Working on the series served as a Hollywood crash course for the pair.
BG: “Of course when you’re acting every day, you get that sort of on-set experience. I got really great at hitting my marks without looking and making sure that even though there were 30 people around me, I could really stay focused on the scene. Even when you’re preparing for those harder scenes, sort of learning your process by which you take yourself to a more emotionally vulnerable state and level, just getting that real-world practice on set in the actual environment—those are things that I will, of course, continue to take with me forever. But I really learned a lot about how Hollywood can work and how hard of a business it can be, and how much you have to push for things to be successful and to prove yourself to people.”

They both used Backstage to get a foot in the door. 

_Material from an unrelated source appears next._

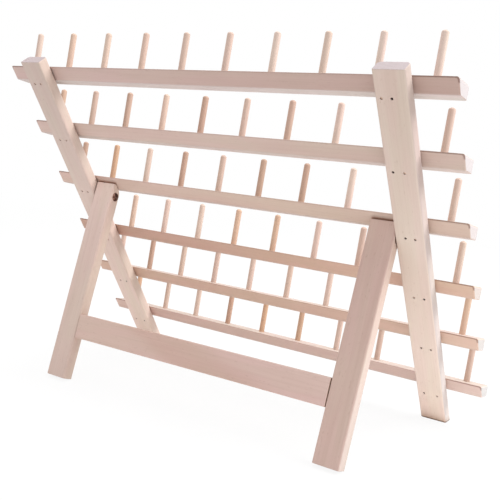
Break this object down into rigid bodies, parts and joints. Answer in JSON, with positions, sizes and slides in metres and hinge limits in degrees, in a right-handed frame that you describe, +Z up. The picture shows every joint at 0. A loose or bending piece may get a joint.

BG: “Honestly, my advice for new actors would be to get on Backstage and get serious about Backstage, and to at least start there. Try to just put your foot out and start learning.” SC: “Definitely. If you were an actor back then and you weren’t looking at what was being posted, then you just weren’t a go. It was for background work. It was always something that you could submit yourself for, and it’s always an opportunity for anyone of any race, any shape, size—it doesn’t matter. You can always find something that’s right for you. But I’d probably also say: Never take no for an answer. That’s the main thing I have to tell myself now, because I would get discouraged.” BG: “You can’t rely on your agents and your managers; you have to continue [to have] that hunger. You have to continue, you have to keep reading stuff, you have to keep meeting people, you have to keep working and acting and figuring out ways to be creative because it calls more to you.”